Pam, who’s a full-time substitute teacher during the school year, doesn’t take off summers from fundraising or working with high school youth. She and students involved with the Close Up program run a concession stand at the O’Brien County Fair. In addition to organizing the concession stand, Pam sells ice cream on the fairgrounds.

The Ice Cream Truck had become a fixture at the O’Brien County Fairgrounds after 25 years. So when the proprietors decided to retire, Glenn (Pam’s husband) saw it as an opportunity to keep the tradition alive. He bought the 1962 Chevy ice cream truck in 2009, and Pam started selling ice cream at the 2009 county fair. Her product offerings include soft serve chocolate and vanilla cones, sundaes and ice cream sandwiches, homemade chocolate chip cookies, plus Wizzards, which are similar to a Dairy Queen® Blizzard®. Pam also bought a smoothie maker and a sno-cone maker, and at the 2011 county fair, sno-cone sales topped her ice cream sales.

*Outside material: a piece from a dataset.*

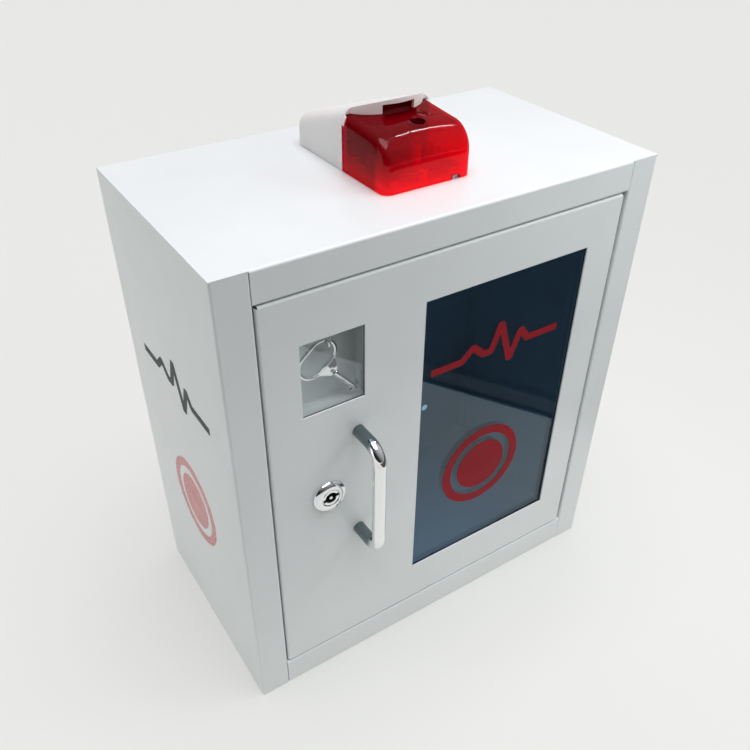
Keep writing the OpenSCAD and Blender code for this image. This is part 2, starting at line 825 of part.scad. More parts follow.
// Solid form of the lens, shrunk by g
module lens_form(g) {
    intersection() {
        translate([siren_x, seam_y, case_h]) rotate([lens_fall, 0, 0])
            translate([0, 10, 0]) rotate([90, 0, 0]) linear_extrude(lens_l + 20)
                polygon(shell_section(siren_w / 2, lens_top, lens_edge, lens_crown, g));
        translate([siren_x - siren_w / 2 - 5, 0, case_h]) along_x(siren_w + 10)
            polygon(concat([[seam_y, -1], [seam_y, 60], [siren_y + 30, 60]],
                           arc(siren_y + lens_nose, 37 - lens_nose, lens_nose - g, 98, 180, 12),
                           [[siren_y + g, -1]]));
        translate([0, 0, case_h]) linear_extrude(60)
            plan([siren_x - siren_w / 2 + g, siren_x + siren_w / 2 - g],
                 [siren_y + g, seam_y + 20], 6.5 - g);
    }
}

module siren_base() {
    inner = shell_t + 0.3;
    color(white) difference() {
        union() {
            translate([0, 0, case_h]) linear_extrude(2.5)
                plan([siren_x - siren_w / 2 + inner, siren_x + siren_w / 2 - inner],
                     [siren_y + inner, siren_back - inner], 5);
            for (p = siren_fix) translate([p[0], p[1], case_h]) cylinder(d = 8, h = 8);
            translate([lens_fix[0], lens_fix[1], case_h])
                cylinder(d = pillar_d, h = lens_seat - lens_boss_floor - case_h);
            for (x = [-24, 24], y = [siren_y + 8, seam_y - 8])
                translate([siren_x + x, y, case_h]) cylinder(d = 5, h = 7);
        }
        for (p = siren_fix) translate([p[0], p[1], case_h - 1]) cylinder(d = 3.5, h = 8);
        translate([lens_fix[0], lens_fix[1], lens_screw_end]) cylinder(d = 3, h = 30);
        translate([cable_at[0], cable_at[1], case_h - 1]) cylinder(d = siren_lead_d, h = 5);
    }
}

// Screws from inside the case into the siren's base
module siren_screws() {
    color(steel) for (p = siren_fix) translate([p[0], p[1], 0]) {
        translate([0, 0, roof_z]) cylinder(d = 3.5, h = 7);
        translate([0, 0, roof_z - 2.6]) cylinder(d = 8, h = 2.6);
    }
}

board_z = case_h + 7;

module siren_board() {
    color([0.10, 0.30, 0.18]) difference() {
        block([siren_x - 29, siren_y + 5, board_z], [siren_x + 29, seam_y - 4, board_z + 1.6]);
        translate([siren_fix[0][0], siren_fix[0][1], board_z - 1]) cylinder(d = 9, h = 4);
        translate([lens_fix[0], lens_fix[1], board_z - 1]) cylinder(d = pillar_d + 1, h = 4);
    }
}

// Light-emitting diodes in three rows along the board
module strobe_leds() {
    color([0.95, 0.6, 0.6]) for (x = [-24, -13, 22], y = [12, 21, 30, 39])
        translate([siren_x + x, siren_y + y, board_z + 1.6]) {
            cylinder(d = 5.6, h = 1);
            cylinder(d = 5, h = 6);
            translate([0, 0, 6]) sphere(d = 5);
        }
}

module siren_sounder() {
    color(black) translate([siren_x - 4, 24, case_h + 2.5]) {
        cylinder(d = 40, h = 12);
        translate([0, 0, 12]) cylinder(d1 = 36, d2 = 20, h = 6);
    }
}

// White rear cover, whose round tongue reaches over the lens and holds the sound slot
module siren_housing() {
    color(white) difference() {
        housing_form(0);
        housing_form(shell_t);
        difference() {
            lens_form(-0.1);
            block([-100, seam_y + 0.05, case_h - 1], [100, siren_back, case_h + 60]);
        }
        block([siren_x - slot_w / 2, tongue_y - 5, case_h + slot_z[0]],
              [siren_x + slot_w / 2, tongue_y + 9, case_h + slot_z[1]]);
    }
}

// Screw of the lens: its place, the recess's floor, the seat of its head, and its end
lens_fix = [siren_x + 2.25, siren_y + 19.5];
lens_floor = case_h + 34;
lens_seat = case_h + 27;
lens_screw_end = case_h + 14;
lens_hole_d = 11;
lens_head_d = 6.4;
lens_boss_floor = 3;
pillar_d = 7;

module at_lens_screw(z) {
    translate([lens_fix[0], lens_fix[1], z]) children();
}

// Red lens: a thin shell with a boss round the recess of its screw
module siren_lens() {
    color([0.85, 0.04, 0.06, 0.75]) difference() {
        lens_form(0);
        difference() {
            intersection() {
                lens_form(shell_t);
                block([-100, siren_y - 1, case_h - 2], [100, seam_y + 1, case_h + 60]);
            }
            at_lens_screw(lens_floor - shell_t) cylinder(d = lens_hole_d + 2 * shell_t, h = 30);
            at_lens_screw(lens_seat - lens_boss_floor) cylinder(d = lens_head_d + 3, h = 30);
        }
        block([siren_x + 20, siren_y - 1, case_h - 1], [siren_x + 26, siren_y + 4, case_h + 3]);
        at_lens_screw(lens_floor) cylinder(d = lens_hole_d, h = 20);
        at_lens_screw(lens_seat) cylinder(d = lens_head_d, h = 20);
        at_lens_screw(lens_seat - lens_boss_floor - 1) cylinder(d = 3, h = 20);
    }
}

module lens_screw() {
    color(steel) {
        at_lens_screw(lens_screw_end) cylinder(d = 3, h = lens_seat - lens_screw_end);
        at_lens_screw(lens_seat) difference() {
            cylinder(d = 6, h = 1.6);
            translate([0, 0, 1.6]) cube([4, 1, 1.4], center = true);
            translate([0, 0, 1.6]) cube([1, 4, 1.4], center = true);
        }
    }
}

module cable_grommet() {
    color(black) translate([cable_at[0], cable_at[1], 0]) difference() {
        union() {
            translate([0, 0, roof_z]) cylinder(d = grommet_d, h = sheet_t);
            translate([0, 0, roof_z - 1.5]) cylinder(d = 14, h = 1.5);
        }
        translate([0, 0, roof_z - 2]) cylinder(d = siren_lead_d, h = sheet_t + 3);
    }
}

// Lead from the siren down through the roof and across to the battery box
module siren_cable() {
    bend = 6;
    top = case_h + 4;
    turn_z = siren_lead_z + bend;
    color(black) translate([cable_at[0], cable_at[1], 0]) {
        translate([0, 0, turn_z]) cylinder(d = siren_lead_d, h = top - turn_z);
        translate([bend, 0, turn_z]) rotate([90, 0, 0]) rotate([0, 0, 180])
            rotate_extrude(angle = 90) translate([bend, 0]) circle(d = siren_lead_d);
        translate([bend, 0, siren_lead_z]) rotate([0, 90, 0])
            cylinder(d = siren_lead_d, h = box_x[0] + box_wall - cable_at[0] - bend);
    }
}

// Plain graphics: a pulse line over a disc in a ring --------------------------------------

graphic_t = 0.2;
pulse_size = [129, 43];
pulse_w = 6;
// Pulse line as fractions of its width and height
pulse = [[-0.48, -0.1], [-0.26, -0.1], [-0.18, 0.12], [-0.10, -0.1], [-0.04, -0.1],
         [0.02, 0.43], [0.11, -0.43], [0.18, 0.14], [0.24, -0.1], [0.48, -0.1]];

module pulse_2d() {
    polygon(ribbon([for (p = pulse) [p[0] * pulse_size[0], p[1] * pulse_size[1]]], pulse_w));
}

module disc_2d(d) {
    circle(d = 0.62 * d);
    difference() {
        circle(d = d);
        circle(d = 0.80 * d);
    }
}

module window_graphic() {
    color([0.55, 0.06, 0.12]) translate([0, pane_y, 0]) rotate([90, 0, 0])
        linear_extrude(graphic_t) {
            translate([42.7, 278.6]) pulse_2d();
            translate([40, 157]) disc_2d(80);
        }
}

module on_left_side(z) {
    translate([-half_w, 0, z]) rotate([90, 0, -90]) linear_extrude(graphic_t) children();
}

module left_side_pulse() {
    color(print_grey) on_left_side(272) pulse_2d();
}

module left_side_disc() {
    color(print_red) on_left_side(150.5) disc_2d(79);
}

module right_side_pulse() {
    mirror([1, 0, 0]) left_side_pulse();
}

module right_side_disc() {
    mirror([1, 0, 0]) left_side_disc();
}

left_side_panel();
right_side_panel();
top_panel();
bottom_panel();
back_panel();
door_stops();
stop_bumpers();
hinge_bushes();
door_panel();
hinge_pins();
window_seal();
window_pane();
window_studs();
window_clips();
window_nuts();
window_graphic();
key_seal();
key_pane();
key_box();
key_box_studs();
key_box_nuts();
key_peg();
spare_key();
door_handle();
handle_screws();
lock_body();
lock_nut();
lock_cylinder();
lock_cam();
cam_nut();
contact_magnet();
contact_switch();
contact_bracket();
contact_cable();
battery_box();
battery_lid();
battery_studs();
battery_nuts();
batteries();
battery_contacts();
alarm_switch_body();
alarm_rocker();
siren_cable();
cable_grommet();
siren_base();
siren_screws();
siren_board();
strobe_leds();
siren_sounder();
siren_housing();
siren_lens();
lens_screw();
left_side_pulse();
left_side_disc();
right_side_pulse();
right_side_disc();
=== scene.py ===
"""Looks of a defibrillator wall cabinet with a strobe siren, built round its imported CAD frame."""

import math

import bmesh
import bpy
from mathutils import Matrix, Vector


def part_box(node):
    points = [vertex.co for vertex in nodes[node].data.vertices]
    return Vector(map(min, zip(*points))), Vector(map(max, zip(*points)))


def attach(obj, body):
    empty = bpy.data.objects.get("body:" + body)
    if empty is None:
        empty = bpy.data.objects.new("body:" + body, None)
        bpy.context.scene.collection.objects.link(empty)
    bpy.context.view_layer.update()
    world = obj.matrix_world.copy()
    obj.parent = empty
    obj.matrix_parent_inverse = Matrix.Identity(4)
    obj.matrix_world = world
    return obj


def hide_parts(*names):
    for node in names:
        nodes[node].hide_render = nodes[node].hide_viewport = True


MM = 0.001
TOUCHING = 2e-6  # metres between points that count as one

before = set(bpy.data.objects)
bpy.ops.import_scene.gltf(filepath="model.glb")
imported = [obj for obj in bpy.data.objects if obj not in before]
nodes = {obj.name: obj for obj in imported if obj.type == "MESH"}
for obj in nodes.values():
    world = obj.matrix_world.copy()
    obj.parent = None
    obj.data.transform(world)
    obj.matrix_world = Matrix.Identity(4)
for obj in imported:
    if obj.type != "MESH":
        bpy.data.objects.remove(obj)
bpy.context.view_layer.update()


# Measures taken from the frame, in millimetres ------------------------


def box_mm(node):
    """Lowest and highest corner of a CAD node, in millimetres."""
    low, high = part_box(node)
    return low / MM, high / MM


def centre_mm(node):
    low, high = box_mm(node)
    return (low + high) / 2


# Materials ------------------------


def new_material(name, colour, roughness, metallic=0.0, **sockets):
    """A Principled material, with further sockets set by name (underscores for spaces)."""
    m = bpy.data.materials.new(name)
    m.use_nodes = True
    sockets |= {"Base_Color": (*colour, 1), "Roughness": roughness, "Metallic": metallic}
    for key, value in sockets.items():
        principled(m).inputs[key.replace("_", " ")].default_value = value
    return m


def noise(m, scale, detail):
    """A noise texture on the object's own coordinates; scale is in cycles per metre."""
    tree = m.node_tree
    place = tree.nodes.new("ShaderNodeTexCoord")
    texture = tree.nodes.new("ShaderNodeTexNoise")
    texture.inputs["Scale"].default_value = scale
    texture.inputs["Detail"].default_value = detail
    tree.links.new(place.outputs["Object"], texture.inputs["Vector"])
    return texture.outputs["Fac"]


def colour_ramp(m, factor, low, high, start=0.3, end=0.7):
    """A colour that runs from low to high while the factor runs from start to end."""
    tree = m.node_tree
    ramp = tree.nodes.new("ShaderNodeValToRGB")
    for element, place, colour in zip(ramp.color_ramp.elements, (start, end), (low, high)):
        element.position = place
        element.color = (*colour, 1)
    tree.links.new(factor, ramp.inputs["Fac"])
    return ramp.outputs["Color"]


def map_range(tree, value, start, end, low=0.0, high=1.0):
    """A value that runs from low to high while another runs from start to end."""
    span = tree.nodes.new("ShaderNodeMapRange")
    for key, number in (("From Min", start), ("From Max", end), ("To Min", low), ("To Max", high)):
        span.inputs[key].default_value = number
    tree.links.new(value, span.inputs["Value"])
    return span.outputs["Result"]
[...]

Year-round Pam serves her community in various ways. She’s active on church committees and launders and fits the school’s band and chorus uniforms. Early each morning she delivers the Sioux City Journal – and has done so for 31 years!

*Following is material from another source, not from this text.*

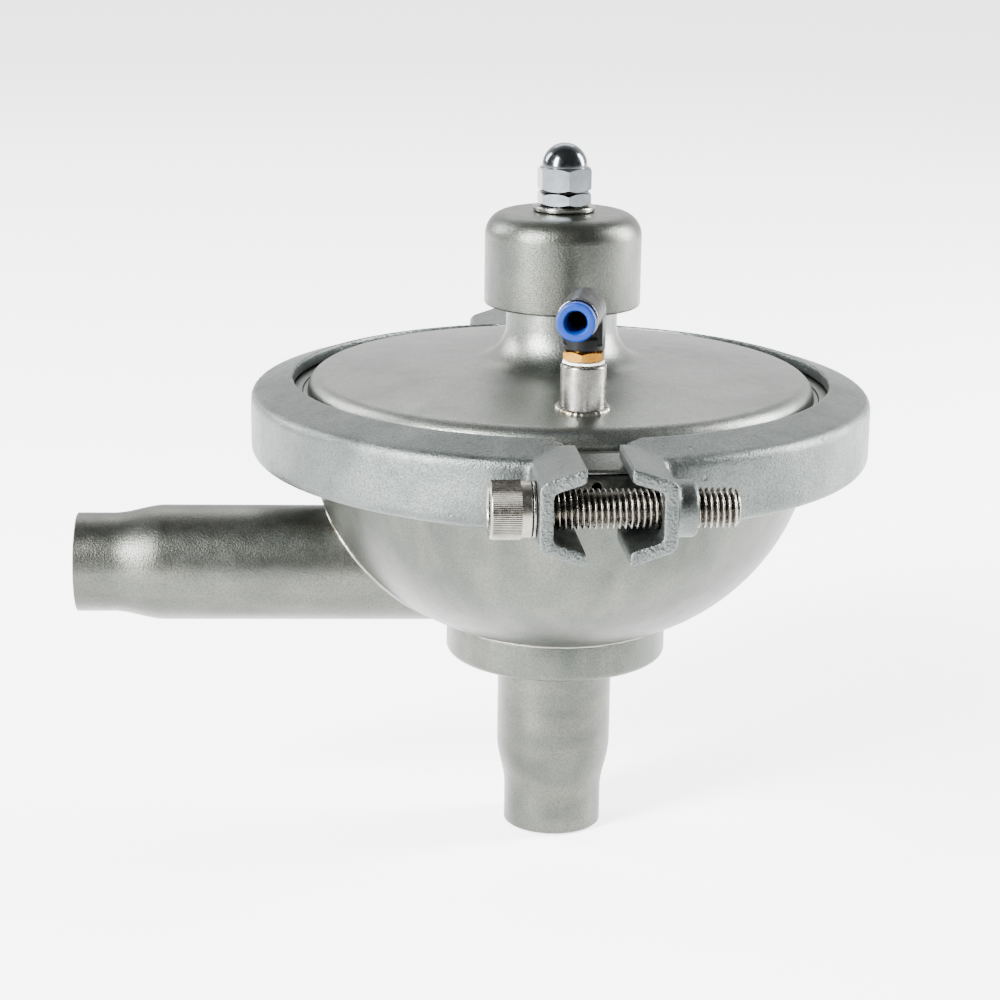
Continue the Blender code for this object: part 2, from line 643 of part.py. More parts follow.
def make_elbow():
    """Black push-in elbow: upright barrel on the stud and a level barrel with its mouth outward."""
    barrel_bottom = BOSS_TOP_Z + 4.6 * MM
    mouth_bore_r = 5.3 * MM
    thing = at_boss(bar("elbow", BARREL_R, barrel_bottom, ELBOW_AXIS_Z, COARSE, black_plastic))
    back = arc((0, 0), BARREL_R, -90, 0, 5)
    level = [(0, ELBOW_REACH)] + [(BARREL_R, ELBOW_REACH)] + list(reversed(back))
    level[-1] = (0, -BARREL_R)
    combine(thing, at_mouth(turned("join_level_barrel", level, None, COARSE)), "UNION")
    upright_bore = bar("cut_upright_bore", 5.0 * MM, barrel_bottom - 5 * MM, BOSS_TOP_Z + 14.0 * MM)
    combine(thing, at_boss(upright_bore), "DIFFERENCE")
    mouth_bore = bar("cut_mouth_bore", mouth_bore_r, 6.0 * MM, ELBOW_REACH + 5 * MM)
    combine(thing, at_mouth(mouth_bore), "DIFFERENCE")
    passage = bar("cut_passage", 2.2 * MM, 0.0, 8.0 * MM, 12)
    combine(thing, at_mouth(passage), "DIFFERENCE")
    riser = bar("cut_riser", 2.0 * MM, BOSS_TOP_Z + 12.0 * MM, ELBOW_AXIS_Z, 12)
    return combine(thing, at_boss(riser), "DIFFERENCE")


def make_release_collar():
    """Blue release collar: a sleeve inside the mouth and a flange to press."""
    bore = 3.3 * MM
    sleeve_r = 4.7 * MM
    flange_r = 5.9 * MM
    face = ELBOW_REACH + 5.0 * MM
    flange_back = ELBOW_REACH + 2.6 * MM
    sleeve_end = ELBOW_REACH - 5.5 * MM
    outline = [(bore + 0.8 * MM, face), (flange_r - 0.6 * MM, face), (flange_r, face - 0.6 * MM)]
    outline += [(flange_r, flange_back), (sleeve_r, flange_back), (sleeve_r, sleeve_end)]
    outline += [(bore, sleeve_end), (bore, face - 1.2 * MM)]
    return at_mouth(turned("release_collar", outline, blue_plastic, COARSE))


# ---------------------------------------------------------------- clamp

def channel_outside(tip):
    """Outside of the clamp's section: (distance from the inner edge, height), tip at distance 0."""
    drop = CLAMP_DEPTH * CLAMP_SLOPE
    top = (0.0, CLAMP_WEB_HALF + drop)
    corner = (CLAMP_DEPTH, CLAMP_WEB_HALF)
    points = [top]
    points += rounded(top, corner, (CLAMP_DEPTH, 0.0), CLAMP_EDGE_R, 4)
    points += [(depth, -height) for depth, height in reversed(points)]
    return [(tip + depth, height) for depth, height in points]


def channel_inside(tip, reach):
    """Inside of the clamp's section, carried past the inner edge by the reach."""
    lean = CLAMP_THICKNESS * math.sqrt(1 + CLAMP_SLOPE ** 2)
    floor = CLAMP_DEPTH - CLAMP_THICKNESS
    edge = CLAMP_WEB_HALF + CLAMP_DEPTH * CLAMP_SLOPE - lean
    mouth_half = edge + reach * CLAMP_SLOPE
    floor_half = edge - floor * CLAMP_SLOPE
    points = [(-reach, mouth_half), (floor, floor_half), (floor, -floor_half), (-reach, -mouth_half)]
    return [(tip + depth, height) for depth, height in points]


def lug_bar(name, section, near, far):
    """A lug's section, given as (distance, height), run along Y from near to far on the -X side."""
    outline = [(-distance, height) for distance, height in section]
    thing = prism(name, outline, -far, -near)
    thing.matrix_world = Matrix.Rotation(math.radians(90), 4, "X") @ thing.matrix_world
    return thing


def corner_cutter(name, side):
    """Rounds the corner where the clamp's inner edge turns out into a lug. Side is -1 front, 1 rear."""
    centre_x = -LUG_TIP_X - LUG_CORNER_R
    centre_y = math.sqrt((CLAMP_INNER_R + LUG_CORNER_R) ** 2 - centre_x ** 2)
    sweep = math.degrees(math.atan2(centre_y, -centre_x))
    outline = [(-LUG_TIP_X + 3 * MM, centre_y)]
    outline += arc((centre_x, centre_y), LUG_CORNER_R, 0, -sweep, 6)
    outline += [(outline[-1][0], 75 * MM), (-LUG_TIP_X + 3 * MM, 75 * MM)]
    outline = [(x, side * y) for x, y in outline]
    return prism(name, outline, -20 * MM, 20 * MM)


def make_clamp_halves():
    """Two like castings, the second turned half a turn. Each has one plain lug and one threaded lug."""
    half = turned("clamp_half_left", channel_outside(CLAMP_INNER_R), cast_steel)
    hollow = turned("cut_ring_hollow", channel_inside(CLAMP_INNER_R, 8 * MM))
    for side, where in ((-1, "front"), (1, "rear")):
        near, far = sorted((side * 92 * MM, side * LUG_REACH))
        combine(half, lug_bar("join_lug_" + where, channel_outside(LUG_TIP_X), near, far), "UNION")
    boss = bar("join_thread_boss", THREAD_BOSS_R, 19.0 * MM, LUG_TIP_X + CLAMP_DEPTH + THREAD_BOSS_LENGTH)
    combine(half, along_x(boss, (0, SCREW_Y, 0)), "UNION")
    combine(half, hollow, "DIFFERENCE")
    for side, where in ((-1, "front"), (1, "rear")):
        near, far = sorted((side * 82 * MM, side * 130 * MM))
        channel = lug_bar("cut_lug_channel_" + where, channel_inside(LUG_TIP_X, 8 * MM), near, far)
        combine(half, channel, "DIFFERENCE")
    combine(half, block("cut_other_half", (-LUG_TIP_X, -0.14, -0.03), (0.12, 0.14, 0.03)), "DIFFERENCE")
    for side, where in ((-1, "front"), (1, "rear")):
        combine(half, corner_cutter("cut_lug_corner_" + where, side), "DIFFERENCE")
    plain = bar("cut_plain_hole", SCREW_R + 0.7 * MM, 10 * MM, 24 * MM)
    combine(half, along_x(plain, (0, -SCREW_Y, 0)), "DIFFERENCE")
    threaded = bar("cut_threaded_hole", SCREW_R + GAP, 10 * MM, 30 * MM)
    combine(half, along_x(threaded, (0, SCREW_Y, 0)), "DIFFERENCE")
    left = baked(half)
    right = add_object("clamp_half_right", left.data)
    lift = Matrix.Translation((0, 0, CLAMP_Z))
    left.matrix_world = lift @ Matrix.Rotation(CLAMP_TURN, 4, "Z")
    right.matrix_world = lift @ Matrix.Rotation(CLAMP_TURN + math.pi, 4, "Z")


def make_clamp_screw(where, turn):
    """Socket-head screw with its washer. The turn is 0 for the front screw, pi for the rear one."""
    washer_face = LUG_TIP_X + CLAMP_DEPTH + GAP
    under_head = washer_face + WASHER_THICKNESS + GAP
    head_top = under_head + SCREW_HEAD_LENGTH
    tip = under_head - SCREW_LENGTH
    outline = [(0, head_top), (SCREW_HEAD_R - 1.0 * MM, head_top), (SCREW_HEAD_R, head_top - 1.0 * MM)]
    outline += [(SCREW_HEAD_R, under_head), (SCREW_R, under_head), (SCREW_R, tip + 1.2 * MM)]
    outline += [(SCREW_R - 1.2 * MM, tip), (0, tip)]
    screw = turned("clamp_screw_" + where, outline, dark_steel, COARSE)
    socket = bar("cut_socket_" + where, across_corners(10 * MM), head_top - 6 * MM, head_top + 3 * MM, 6)
    washer_r = SCREW_HEAD_R - 0.2 * MM
    washer_top = washer_face + WASHER_THICKNESS
    washer = ring("clamp_washer_" + where, SCREW_R + 0.7 * MM, washer_r, washer_face, washer_top, bright_steel)
    frame = Matrix.Translation((0, 0, CLAMP_Z)) @ Matrix.Rotation(CLAMP_TURN + turn, 4, "Z")
    place = frame @ Matrix.Translation((0, -SCREW_Y, 0)) @ Matrix.Rotation(math.radians(-90), 4, "Y")
    for thing in (screw, socket, washer):
        thing.matrix_world = place
    combine(screw, socket, "DIFFERENCE")


# ---------------------------------------------------------------- assembly

make_bowl()
make_seat_housing()
make_seat_ring()
o_ring("seat_oring", 28.95 * MM, 70.2 * MM, 0.95 * MM)
make_inlet_tube()
make_outlet_tube()

make_cover()
ring("guide_bush", STEM_BORE_R, BUSH_BORE_R - GAP, BUSH_SEAT_Z + GAP, BUSH_TOP_Z, white_polymer)
ring("stem_seal", STEM_BORE_R, BUSH_BORE_R - GAP, BUSH_TOP_Z + GAP, STEM_SEAL_TOP_Z, black_rubber)
retainer_bore = STEM_BORE_R + 0.7 * MM
ring("seal_retainer", retainer_bore, BUSH_BORE_R - GAP, STEM_SEAL_TOP_Z + GAP, RETAINER_TOP_Z, bright_steel)
make_bonnet()
ring("top_washer", SPINDLE_R + GAP, TOP_WASHER_R, BONNET_TOP_Z + GAP, TOP_WASHER_TOP_Z, bright_steel)

make_stem()
make_plug()
make_lower_disc()
make_diaphragm()
make_upper_disc()
make_diaphragm_nut()
collar_top = SPRING_BOTTOM_Z - GAP
ring("stem_collar", STEM_BORE_R, SPRING_SEAT_R, collar_top - 2.0 * MM, collar_top, bright_steel)
make_bias_spring()

make_spindle()
ring("spring_seat", SPINDLE_R + GAP, SPRING_SEAT_R, SPRING_TOP_Z + GAP, SPRING_SEAT_TOP_Z, bright_steel)
make_lock_nut()
make_cap_nut()

at_boss(ring("air_boss", 4.9 * MM, BOSS_R, BOSS_BOTTOM_Z, BOSS_TOP_Z, blasted_steel))
at_boss(ring("thread_tape", 5.0 * MM, 6.4 * MM, BOSS_TOP_Z + GAP, BOSS_TOP_Z + 1.0 * MM, white_tape))
make_fitting_stud()
at_boss(ring("swivel_seal", 3.8 * MM, 4.7 * MM, BOSS_TOP_Z + 9.0 * MM, BOSS_TOP_Z + 10.8 * MM, black_rubber))
make_elbow()
at_mouth(ring("tube_seal", 3.1 * MM, 5.0 * MM, 6.3 * MM, 8.3 * MM, black_rubber))
at_mouth(ring("grip_ring", 3.3 * MM, 5.0 * MM, 8.7 * MM, 10.0 * MM, bright_steel))
at_mouth(ring("mouth_ring", 5.0 * MM, 6.25 * MM, ELBOW_REACH + GAP, ELBOW_REACH + 1.1 * MM, bright_steel))
make_release_collar()

make_clamp_halves()
make_clamp_screw("front", 0.0)
make_clamp_screw("rear", math.pi)
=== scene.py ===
# %% [markdown]
# # A sanitary diaphragm valve
# This lesson dresses a finished CAD frame of a stainless constant-pressure valve: a bowl with two
# drawn tubes, a domed cover, a bell bonnet and a cast clamp with two screws. The frame already
# holds every part in its true place, in metres, so each piece here is made where the CAD says.

# %% Load the frame
import math

import bmesh
import bpy
import numpy as np
from mathutils import Matrix, Vector


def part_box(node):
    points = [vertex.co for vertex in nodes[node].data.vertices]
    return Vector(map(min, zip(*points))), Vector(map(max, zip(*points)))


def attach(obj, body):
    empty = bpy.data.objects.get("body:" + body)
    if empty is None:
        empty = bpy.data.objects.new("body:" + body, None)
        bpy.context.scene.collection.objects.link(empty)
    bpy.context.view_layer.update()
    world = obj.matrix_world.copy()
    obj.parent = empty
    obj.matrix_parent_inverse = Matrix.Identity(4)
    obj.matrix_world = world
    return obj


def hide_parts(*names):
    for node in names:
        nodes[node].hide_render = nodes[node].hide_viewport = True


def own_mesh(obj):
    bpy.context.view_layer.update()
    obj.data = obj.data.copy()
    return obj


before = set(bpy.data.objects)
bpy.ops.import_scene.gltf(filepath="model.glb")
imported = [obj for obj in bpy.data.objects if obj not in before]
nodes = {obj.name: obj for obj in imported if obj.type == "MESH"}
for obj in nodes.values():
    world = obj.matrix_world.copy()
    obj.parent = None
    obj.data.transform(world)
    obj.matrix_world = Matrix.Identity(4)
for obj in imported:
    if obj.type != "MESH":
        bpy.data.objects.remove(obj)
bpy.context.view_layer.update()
MM = 0.001


def in_scene(name, data):
    """A new object in the scene."""
    made = bpy.data.objects.new(name, data)
    bpy.context.scene.collection.objects.link(made)
    return made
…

Pam and Glenn also enjoy spending time with their six children and nine grandchildren. This year they’re hosting two exchange students, one from the Czech Republic and one from Venezuela. It’s no wonder this family knows how to cook for a crowd! Perhaps their recipe for Big Batch Baked Beans is just what you need when your family gathers soon to celebrate Easter or reunites this summer. Pair it with Big Batch Brownies and you will easily be able to feed a small army.

Big Batch Baked Beans

    • 1 gallon of baked beans
    • 1 lb ground beef
    • 2 C. BBQ sauce (we use Cookies®)
    • 2 C. ketchup
    • 1½ lb. bacon
    • 1 C. brown sugar
    • 1/4 C. or less mustard

COOK’S TIP: Increase this recipe as you need. We fill a couple of electric roasters and let beans simmer forseveral hours.